Were this chapter to end with the foregoing description of the convoy system the reader would not be in possession of the full facts from which to gauge the importance of the work. Something must be said of what was accomplished. First in order of importance came the transport of many millions of soldiers not only from England to France, but also to and from every
colony and dominion of the world-wide Empire. By August, 1915, the British navy had transported, across seas infested with submarines and mines, a million men without the loss of a single life or a single troopship.5 The first Canadian army of 33,000 men crossed the Atlantic in one big fleet of forty liners, under the escort of four cruisers and a battleship, in October, 1914, without accident. Transports to the number of 60 were required to convey the first Australian army over the 14,000 miles of sea to Europe, and it was while convoying this huge fleet that the cruiser Sydney chased and destroyed the German raider Emden. The Russian force which rendered valuable service in France was safely convoyed over the 9000 miles of sea from Dalny to Marseilles. Never once during the four and a half years of war was the supply of food, munitions and reinforcements, or the return of the wounded—to and from the many theatres of land operations—seriously hindered by the German, Austrian or Turkish navies.

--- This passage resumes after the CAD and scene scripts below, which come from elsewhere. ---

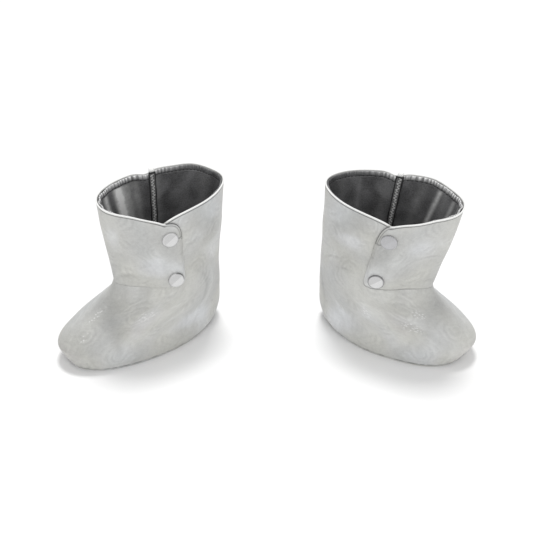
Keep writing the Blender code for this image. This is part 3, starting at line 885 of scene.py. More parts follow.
    def turned(self, points):
        """Points of the cover's own frame turned as it stands, before it is put in its place."""
        points = np.asarray(points, float)
        side = -1.0 if self.pose.mirrored else 1.0
        turn = math.radians(self.pose.turn)
        x, y = points[..., 0], points[..., 1] * side
        return np.stack([x * math.cos(turn) - y * math.sin(turn),
                         x * math.sin(turn) + y * math.cos(turn), points[..., 2]], -1)

    def find_place(self):
        """Where the cover stands: its own sole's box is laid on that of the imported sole."""
        round_turn = np.linspace(0.0, 360.0, PLACE_POINTS, endpoint=False)
        outline = self.turned(self.at_height(round_turn, 0.0, 0.0))
        low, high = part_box(f"{self.name}_sole")
        middle = (np.array(low) + np.array(high)) / 2 / MM
        return (middle - (outline.min(0) + outline.max(0)) / 2) * np.array([1.0, 1.0, 0.0])

    def world(self, points):
        """Points of the cover's frame in the row's frame, in metres."""
        return (self.turned(points) + self.place) * MM

    def facing_out(self, faces):
        """Faces that point outwards, also on the cover that is built as a mirror image."""
        return [tuple(reversed(face)) for face in faces] if self.pose.mirrored else faces

    def heel_piece_top(self, angle):
        """Top edge of the foot and heel piece: under the flap it runs on downwards past the vee."""
        vee = self.closure.vee
        hidden = self.rim(vee) - self.closure.vee_depth / VEE_WIDTH * (vee - angle)
        return np.where(angle < vee, hidden, self.rim(angle))

    def flap_top(self, angle):
        """The flap's top edge: the rim up to the vee, and then its rounded upper corner."""
        vee, edge = self.closure.vee, self.closure.flap_edge
        share = np.clip((angle - vee) / (edge - vee), 0.0, 1.0)
        power = self.closure.corner_squareness
        fall = (1 - share ** power) ** (1 / power)
        corner = UPPER_CORNER_HEIGHT + (self.rim(vee) - UPPER_CORNER_HEIGHT) * fall
        return np.where(angle > vee, corner, self.rim(angle))

    def flap_low(self, angle):
        """The flap's lower edge: the ankle line, and then its small lower corner."""
        arc = LOWER_CORNER_RADIUS / ARC
        share = np.clip((angle - self.closure.flap_edge + arc) / arc, 0.0, 1.0)
        corner = LOWER_CORNER_RADIUS * (1 - np.sqrt(1 - share ** 2))
        return self.ankle(angle) + FLAP_CLEARANCE + corner

    def lap(self, angle):
        """How far the flap stands off the plain outer face, to clear the heel piece under it."""
        before = self.underlap_edge - angle
        return LAP_RISE * ease((LAP_START - before) / (LAP_START - LAP_FULL))


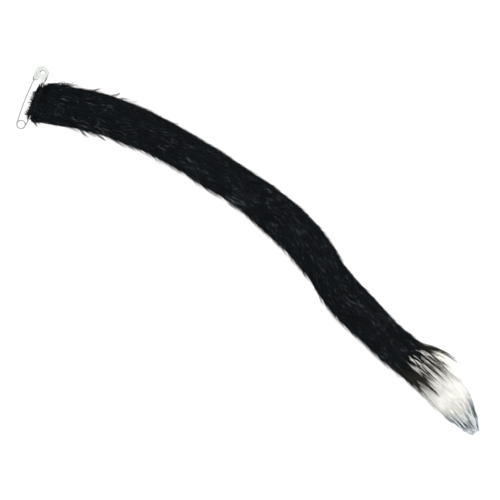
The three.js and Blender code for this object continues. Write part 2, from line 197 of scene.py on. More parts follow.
@dataclass
class TailForm:
    """The tail's bend and its sections, the same ones that the solids have."""

    origin: tuple[float, float]  # where the coil's centre is in the part's frame
    length: float = 500.0
    tip_length: float = 80.0
    fur_width: float = 36.0
    fur_height: float = 30.0
    pile_depth: float = 4.6
    pressed_pile: float = 2.2
    flattened: float = 0.9
    hem_offset: float = 1.9
    hem_along_pin: float = 20.5
    hem_turn_length: float = 32.0
    steps: int = 400
    overrun: float = 60.0  # how far the centre line goes on past both ends
    tip_pile: float = 14.0  # how far the pile goes on past the backing at the tip
    stations: np.ndarray = field(init=False)
    line: np.ndarray = field(init=False)

    def __post_init__(self) -> None:
        """Walks the centre line from the hem in short equal steps along its headings."""
        step = self.length / self.steps
        middles = (np.arange(self.steps) + 0.5) * step
        turns = np.radians(self.column("heading", middles))
        moves = np.stack([np.cos(turns), np.sin(turns)], axis=1) * step
        start = np.array([self.hem_offset, self.hem_along_pin]) + np.array(self.origin)
        walked = np.vstack([start, start + np.cumsum(moves, axis=0)])
        before = walked[0] - moves[0] / step * self.overrun
        after = walked[-1] + moves[-1] / step * self.overrun
        self.line = np.vstack([before, walked, after])
        inner = np.arange(self.steps + 1) * step
        self.stations = np.concatenate([[-self.overrun], inner, [self.length + self.overrun]])

    @property
    def seam(self) -> float:
        """Gives the distance from the hem to the seam between black and white."""
        return self.length - self.tip_length

    @property
    def girth(self) -> float:
        """Gives the usual distance round the backing."""
        half_width, half_height, _, _ = self.halves(np.array([self.length / 2]))
        return TURN * float(half_width[0] + half_height[0]) / 2

    def column(self, name: str, distance: np.ndarray) -> np.ndarray:
        """Reads a column of the sections at distances from the hem.

        Args:
            name: the column. Headings run straight between rows, and sizes ease.
            distance: distances from the hem.

        Returns:
            The column's value at each distance.
        """
        rows = np.array([row.at for row in SECTIONS])
        values = np.array([getattr(row, name) for row in SECTIONS])
        share = np.clip(np.asarray(distance, float) / self.length, 0, 1)
        after = np.clip(np.searchsorted(rows, share), 1, len(rows) - 1)
        t = (share - rows[after - 1]) / (rows[after] - rows[after - 1])
        eased = t if name == "heading" else t * t * (3 - 2 * t)
        return values[after - 1] + (values[after] - values[after - 1]) * eased

    def sideways(self, distance: np.ndarray) -> np.ndarray:
        """Gives the flat directions to the tail's left.

        Args:
            distance: distances from the hem.

        Returns:
            A unit vector across the tail for each distance.
        """
        fade = 1 - np.clip(np.asarray(distance, float) / self.hem_turn_length, 0, 1)
        slant = self.column("heading", np.zeros(1)) * fade
        turned = np.radians(self.column("heading", distance) - slant + 90)
        return np.stack([np.cos(turned), np.sin(turned)], axis=-1)

    def halves(self, distance: np.ndarray) -> tuple[np.ndarray, np.ndarray, np.ndarray, np.ndarray]:
        """Gives the backing's half sizes and the pile's depth.

        Args:
            distance: distances from the hem.

        Returns:
            Half the width, half the height, the pile and the pressed pile at each distance.
        """
        pile = self.column("pile", distance) * self.pile_depth
        pressed = self.column("pile", distance) * self.pressed_pile
        half_width = self.column("width", distance) * self.fur_width / 2 - pile
        half_height = (self.column("height", distance) * self.fur_height - pile - pressed) / 2
        return half_width, half_height, pile, pressed

    def outward(self, distance: np.ndarray, angle: np.ndarray) -> np.ndarray:
        """Gives the directions that point straight out of the backing.

        Args:
            distance: distances from the hem.
            angle: angles round the backing, 0 at the tail's left and a quarter turn at its top.

        Returns:
            A unit vector for each place.
        """
        half_width, half_height, _, _ = self.halves(distance)
        across, up = np.cos(angle) / half_width, np.sin(angle) / half_height
        size = np.hypot(across, up)
        side = self.sideways(distance)
        return np.concatenate([side * (across / size)[..., None], (up / size)[..., None]], axis=-1)

    def over(self, distance: np.ndarray, angle: np.ndarray, lift: np.ndarray) -> np.ndarray:
        """Gives places over the backing.

        Args:
            distance: distances from the hem.
            angle: angles round the backing.
            lift: heights over the backing in piles, which are less under the tail.

        Returns:
            A place in the part's frame for each distance, angle and lift.
        """
        half_width, half_height, pile, pressed = self.halves(distance)
        normal = np.stack([np.cos(angle) / half_width, np.sin(angle) / half_height], axis=-1)
        normal /= np.linalg.norm(normal, axis=-1, keepdims=True)
        below = np.maximum(-normal[..., 1], 0) * (lift > 0)
        rise = lift * (pile + (pressed - pile) * below)
        across = np.cos(angle) * half_width + normal[..., 0] * rise
        up = pressed - self.flattened + half_height * (1 + np.sin(angle)) + normal[..., 1] * rise
        middle = np.stack(
            [np.interp(distance, self.stations, self.line[:, k]) for k in (0, 1)], axis=-1
        )
        flat = middle + self.sideways(distance) * across[..., None]
        return np.concatenate([flat, up[..., None]], axis=-1)


def add_object(name: str, data: bpy.types.ID) -> bpy.types.Object:
    """Links a new object into the scene.

    Args:
        name: the object's name.
        data: its mesh, lamp or lens.

    Returns:
        The object.
    """
    added = bpy.data.objects.new(name, data)
    bpy.context.scene.collection.objects.link(added)
    return added


def new_object(name: str, mesh: bpy.types.Mesh, material: bpy.types.Material) -> bpy.types.Object:
    """Puts a mesh into the scene with its material.

    Args:
        name: the object's name.
        mesh: its mesh.
        material: its one material.

    Returns:
        The object.
    """
    mesh.materials.append(material)
    return add_object(name, mesh)


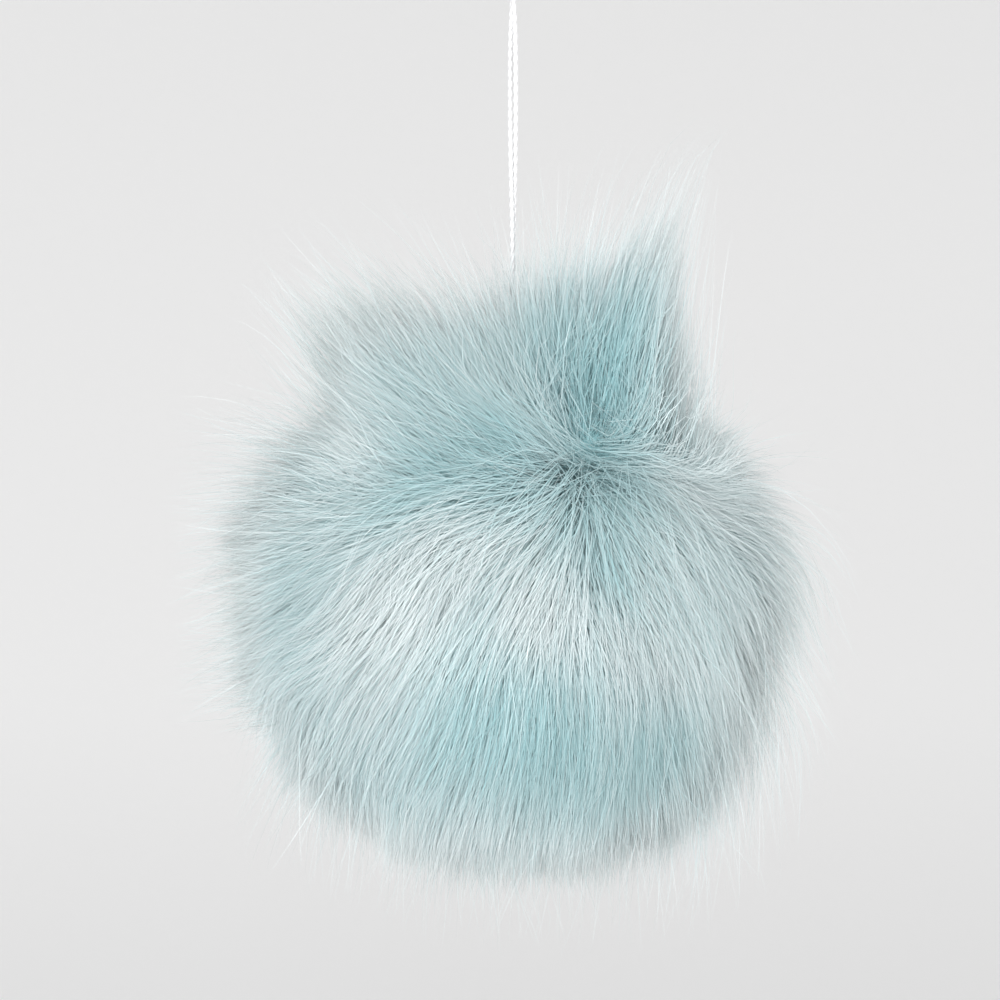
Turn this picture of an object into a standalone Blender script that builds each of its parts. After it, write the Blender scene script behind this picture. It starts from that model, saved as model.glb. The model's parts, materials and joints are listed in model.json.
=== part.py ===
"""Pom pom of long-pile faux fur, hanging from a doubled cord.

Metres, +Z up. The origin is the top of the hanging loop, where a hook would bear.
The photo's right is +X, and its camera looks along +Y. Sizes ending in _MM are in
millimetres from the ball's own centre, as the tables of the pile are.
"""

import math

import bmesh
import bpy
import numpy as np

# Driving dimensions
MM = 0.001
BALL_CENTRE = (-0.0017, 0.0, -0.1459)
PILE_RADIUS_MM = 60.0
CORE_RADIUS_MM = 49.5
CORD_DIAMETER = 0.0010
CORD_STEP = 0.0027
CURVE_POINTS = 40

# The locks of the pile
LOCK_COUNT = 292
LOCK_ROOT_MM = 3.6
LOCK_WIDTHS = (1.0, 0.97, 0.84, 0.58, 0.0)
LOCK_PLACES = (0.0, 0.26, 0.52, 0.77, 1.0)
LOCK_LONGEST_MM = 61.0
LOCK_SHORTEST = 0.975
LOCK_LONGEST = 1.045
ROOT_SCATTER_MM = 0.9
STEP_MM = 0.8
SEED = 7

# How far the dense pile reaches, by direction in the photo's plane:
# (degrees from +X towards +Z, millimetres from the ball's centre)
PILE_OUTLINE = (
    (0, 65.4),
    (9, 64.4),
    (26, 62.5),
    (37, 59.8),
    (45, 63.5),
    (51, 68.7),
    (57, 71.5),
    (63, 82.3),
    (66, 89.3),
    (70, 79.4),
    (73, 70.1),
    (78, 70.1),
    (85, 66.7),
    (90, 64.7),
    (100, 67.6),
    (110, 73.1),
    (117, 79.5),
    (122, 82.4),
    (126, 69.8),
    (131, 59.4),
    (146, 63.7),
    (165, 60.7),
    (180, 59.7),
    (210, 61.1),
    (240, 62.0),
    (270, 60.8),
    (298, 63.3),
    (312, 64.8),
    (333, 62.4),
    (342, 64.0),
    (349, 69.5),
    (354, 67.5),
)
OUTLINE_DEPTH = -0.10
OUTLINE_DEPTH_SPREAD = 0.38
CORE_FOLLOWS_PILE = 0.42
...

Turning to the gigantic task of guarding England’s food supply, we find, in one notable case, an example of the good work performed almost daily for nearly five years. Over 4500 merchant ships had been escorted across the North Sea to Scandinavian ports alone before the disaster of 14th October 1917 befell the convoy on that route. On that occasion the anti-submarine escort of three destroyers were intercepted, midway between the Shetland Islands and Norway, by two heavily armed German cruisers. The destroyers fought to the last to save their charges, but unfortunately only three merchant ships succeeded in getting safely away. Five Norwegian ships, three Swedish and one Danish ship were sunk. From this it will be observed that not only British merchantmen were protected by escorts.